A morte dentro do útero

Texto de Sara Dias Oliveira

Um feto está numa situação de restrição de crescimento quando a sua estimativa de peso está abaixo do percentil 10 para a idade gestacional. A maioria dos casos é de causa placentária, isto é, provocados por um mau funcionamento da placenta. Nesses casos, o fluxo de sangue da mãe para o feto é comprometido, recebe pouco oxigénio e nutrientes, cresce menos do que seria esperar. E isso acontece em 10 a 15% de todas as gestações.

Os bebés com restrição de crescimento fetal apresentam um risco aumentado de morte dentro do útero e os seus partos são, na maioria das vezes, programados prematuramente para tentar evitar esse perigo. A Maternidade Dr. Alfredo da Costa (MAC), em Lisboa, está debruçada sobre o assunto. Uma equipa médico-científica da maternidade, integrada no Centro Hospitalar Universitário Lisboa Central, vai estudar a fundo o problema e a sua proposta venceu a 1.ª edição do Prémio MSD de Investigação em Saúde, promovido pela MSD (Merck Sharp & Dohme) Portugal, empresa farmacêutica. São dez mil euros para a implementação do projeto.

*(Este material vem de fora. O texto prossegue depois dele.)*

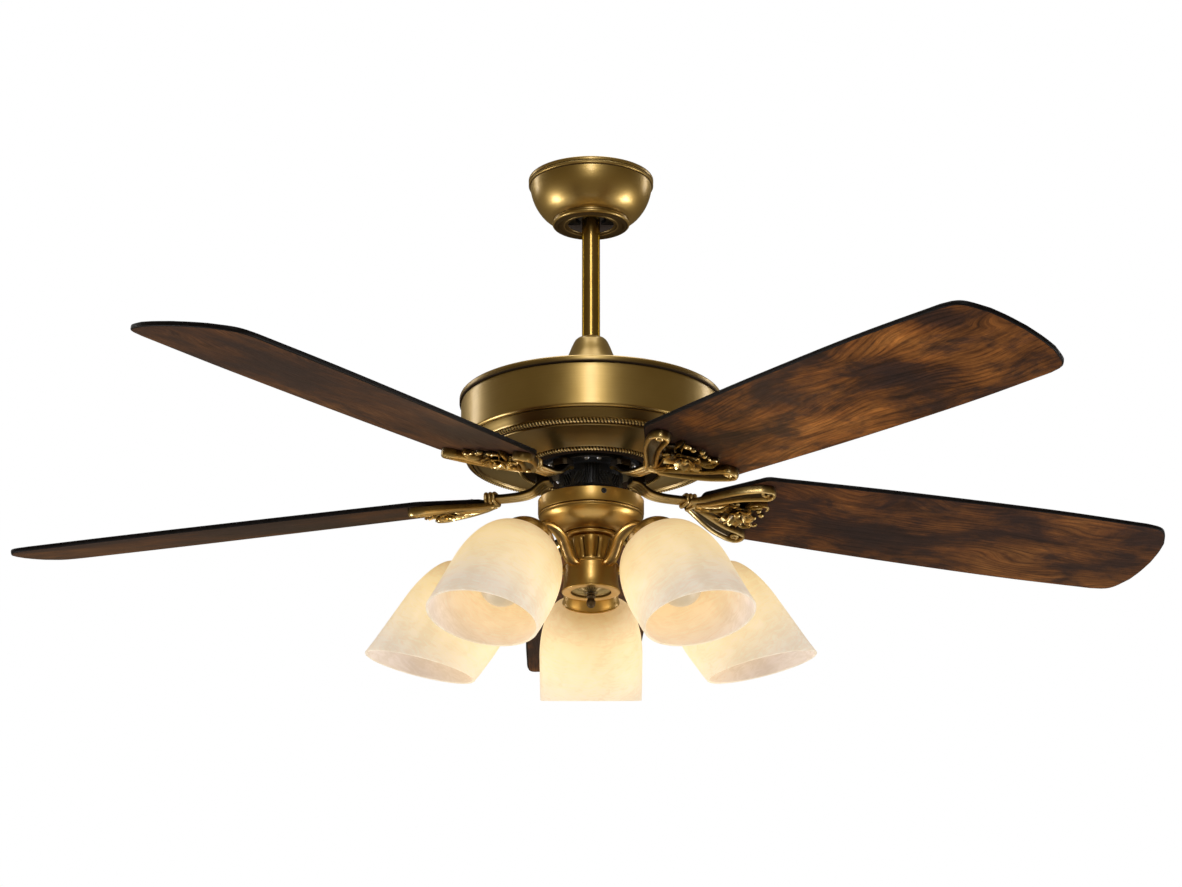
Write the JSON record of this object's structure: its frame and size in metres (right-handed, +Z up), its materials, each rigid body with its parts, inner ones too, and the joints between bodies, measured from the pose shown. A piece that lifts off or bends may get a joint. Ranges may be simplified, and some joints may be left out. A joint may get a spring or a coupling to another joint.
{
  "type": "ceiling fan with light",
  "caption": "Downrod ceiling fan: pitched wooden blades on cast irons around a drum motor housing, with a cluster of slanted glass shades on arched arms below.",
  "frame": {"origin": "on the ceiling plane, at the centre of the hanger bracket's top face, on the fan's vertical axis", "axes": "+Z up into the ceiling along the fan's axis; -Y towards the side seen in the front view; +X to that viewer's right"},
  "size_m": [1.2788, 1.2224, 0.5529],
  "materials": {
    "antique_brass": "brushed antique brass, lacquered",
    "cast_brass": "cast, dark in the hollows and rubbed bright on the edges",
    "walnut": "satin printed veneer, black edges",
    "alabaster_glass": "frosted white glass with faint marbling",
    "bulb_glass": "frosted",
    "zinc_steel": "zinc plated",
    "black_casting": "black enamel",
    "black_nylon": "matte",
    "motor_core": "varnished laminations and copper windings",
    "ceramic": "glazed",
    "capacitor_case": "smooth"
  },
  "bodies": {
    "ceiling_mount": {"hanger_bracket": "zinc_steel", "canopy": "antique_brass", "hanger_screw_left": "zinc_steel", "hanger_screw_right": "zinc_steel"},
    "hanging": {"hanger_ball": "black_nylon", "ball_pin": "zinc_steel", "downrod": "antique_brass", "coupling": "zinc_steel", "coupling_pin": "zinc_steel", "motor_shaft": "zinc_steel", "stator": "motor_core", "upper_bearing": "zinc_steel", "lower_bearing": "zinc_steel", "housing_top": "antique_brass", "housing_drum": "antique_brass", "housing_base": "antique_brass", "switch_plate": "zinc_steel", "switch_housing": "antique_brass", "cup_screw_1": "zinc_steel", "cup_screw_2": "zinc_steel", "cup_screw_3": "zinc_steel", "capacitor": "capacitor_case", "kit_collar": "antique_brass", "fluted_stem": "antique_brass", "arm_hub": "antique_brass", "rosette": "antique_brass", "finial": "antique_brass", "lamp_arm_1": "antique_brass", "lamp_arm_2": "antique_brass", "lamp_arm_3": "antique_brass", "lamp_arm_4": "antique_brass", "lamp_arm_5": "antique_brass", "lamp_socket_1": "ceramic", "lamp_socket_2": "ceramic", "lamp_socket_3": "ceramic", "lamp_socket_4": "ceramic", "lamp_socket_5": "ceramic", "bulb_1": "bulb_glass", "bulb_2": "bulb_glass", "bulb_3": "bulb_glass", "bulb_4": "bulb_glass", "bulb_5": "bulb_glass", "shade_1": "alabaster_glass", "shade_2": "alabaster_glass", "shade_3": "alabaster_glass", "shade_4": "alabaster_glass", "shade_5": "alabaster_glass"},
    "rotor": {"rotor_case": "zinc_steel", "flywheel": "black_casting", "blade_iron_1": "cast_brass", "blade_iron_2": "cast_brass", "blade_iron_3": "cast_brass", "blade_iron_4": "cast_brass", "blade_iron_5": "cast_brass", "blade_1": "walnut", "blade_2": "walnut", "blade_3": "walnut", "blade_4": "walnut", "blade_5": "walnut"},
    "coupling_cover": {"coupling_cover": "antique_brass"}
  },
  "joints": [
    {"name": "hanger_tilt", "type": "hinge", "parent": "ceiling_mount", "child": "hanging", "pos_m": [0, 0, -0.0275], "axis": [1, 0, 0], "range_deg": [-10, 10]},
    {"name": "rotor_spin", "type": "hinge", "parent": "hanging", "child": "rotor", "pos_m": [0, 0, -0.3545], "axis": [0, 0, 1], "continuous": true},
    {"name": "cover_slide", "type": "slide", "parent": "hanging", "child": "coupling_cover", "axis": [0, 0, 1], "range_m": [0, 0.06]}
  ]
}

A restrição do crescimento fetal é a segunda principal causa de morte perinatal, está associada a 30% dos casos e é responsável por até 40% dos nascimentos prematuros induzidos

“Esta prematuridade está associada a importantes sequelas a curto prazo como défice visual e auditivo e patologia pulmonar. Além disso, a exposição in útero destes bebés a quantidades insuficientes de oxigénio e nutrientes leva a alterações que se manifestam a longo prazo como risco aumentado de hipertensão arterial, diabetes e outras doenças”, adianta a equipa liderada por Catarina Palma dos Reis, médica interna em Ginecologia/Obstetrícia da MAC. “As grávidas cujos fetos sofrem desta patologia têm ainda um risco elevado de vir a desenvolver pré-eclâmpsia, uma doença hipertensiva da gravidez que pode pôr em risco a vida da mãe e do feto”, acrescenta.

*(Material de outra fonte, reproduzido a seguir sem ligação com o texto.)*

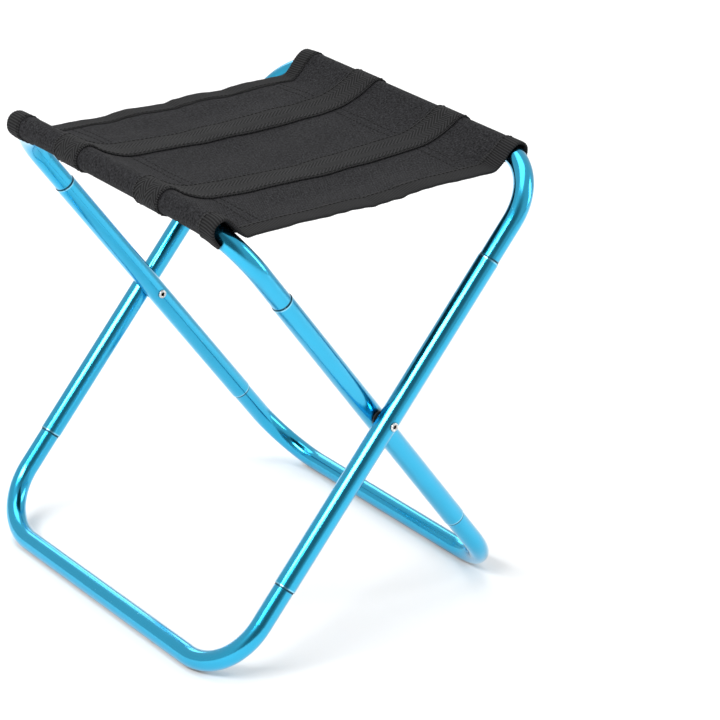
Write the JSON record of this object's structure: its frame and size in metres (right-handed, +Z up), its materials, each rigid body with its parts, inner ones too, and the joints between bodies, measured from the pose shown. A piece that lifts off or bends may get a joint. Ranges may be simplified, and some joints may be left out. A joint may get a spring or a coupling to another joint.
{
  "type": "folding camp stool",
  "caption": "Backless folding camp stool: two crossed frames of bent blue tube riveted at the legs, with a black cloth seat sewn round the two top bars.",
  "frame": {"origin": "on the floor under the middle of the open stool", "axes": "+Z up; Y along the top and foot bars; the outer frame's top bar is on the +X side"},
  "size_m": [0.2242, 0.2454, 0.2714],
  "materials": {
    "blue_tube": "cyan-blue anodised, glossy",
    "rivet_steel": "bright nickel-plated rolled rivet",
    "nylon": "black nylon",
    "oxford_cloth": "black plain-weave Oxford polyester",
    "webbing": "black herringbone webbing",
    "binding_tape": "black ribbed grosgrain tape"
  },
  "bodies": {
    "outer_frame": {"outer_top_bend": "blue_tube", "outer_foot_bend": "blue_tube", "outer_leg_near": "blue_tube", "outer_leg_far": "blue_tube", "pivot_rivet_near": "rivet_steel", "pivot_rivet_far": "rivet_steel", "pivot_washer_near": "nylon", "pivot_washer_far": "nylon", "seat_cloth": "oxford_cloth", "seat_strap_near": "webbing", "seat_strap_far": "webbing", "edge_binding_near": "binding_tape", "edge_binding_far": "binding_tape"},
    "inner_frame": {"inner_top_bend": "blue_tube", "inner_foot_bend": "blue_tube", "inner_leg_near": "blue_tube", "inner_leg_far": "blue_tube"}
  },
  "joints": [
    {"name": "fold", "type": "hinge", "parent": "outer_frame", "child": "inner_frame", "pos_m": [0, 0, 0.13458], "axis": [0, 1, 0], "range_deg": [0, 72], "deforming": ["seat_cloth", "seat_strap_near", "seat_strap_far", "edge_binding_near", "edge_binding_far"]}
  ]
}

Cientificamente, a ideia é avaliar se a administração de heparina de baixo peso molecular, um agente anticoagulante, tem impacto no tratamento da restrição de crescimento fetal e, desta forma, contribuir para diminuir o risco de morte fetal, reduzir o número de nascimentos de bebés muito prematuros e, consequentemente, diminuir as complicações com impacto na saúde futura do bebé. A equipa da MAC vai então testar os efeitos da heparina em grávidas, sabendo que a heparina de baixo peso molecular não afeta o bem-estar das futuras mães e tem sido, aliás, sugerida como um possível agente terapêutico pelas propriedades anticoagulantes e anti-inflamatórias. Poderá ser o primeiro tratamento aprovado em Portugal para essa grave patologia.

A patologia reflete-se na falta de oxigénio e nutrientes para o feto e, neste momento, não tem tratamento

A equipa médica adianta que o estudo inicial de gestações complicadas por restrição de crescimento fetal inclui a pesquisa de infeções ou fatores modificáveis, como o tabaco, aumento ponderal insuficiente da grávida ou stresse laboral, que possam explicar a patologia. Nesse sentido, o tratamento da infeção, a suspensão dos hábitos tabágicos, o repouso laboral da mãe ou a introdução de alterações no seu regime alimentar poderão ser benéficos.

“No entanto, na maioria dos casos não se verifica a presença de fatores modificáveis, ou a sua correção não é suficiente para melhorar o quadro clínico. Nestes casos, não existe até à data qualquer tratamento aprovado, e a conduta nestas gestações é limitada à vigilância do bem-estar materno e fetal através de ecografia e análises. Quando existe agravamento fetal, com risco iminente de morte in útero, ou descompensação materna por patologia hipertensiva, está indicada a programação do parto (dependente da idade gestacional)”, sublinha. E a decisão do melhor momento para nascer resulta de um balanço entre o risco de morte fetal e os problemas associados à prematuridade. É, portanto, um enorme desafio clínico.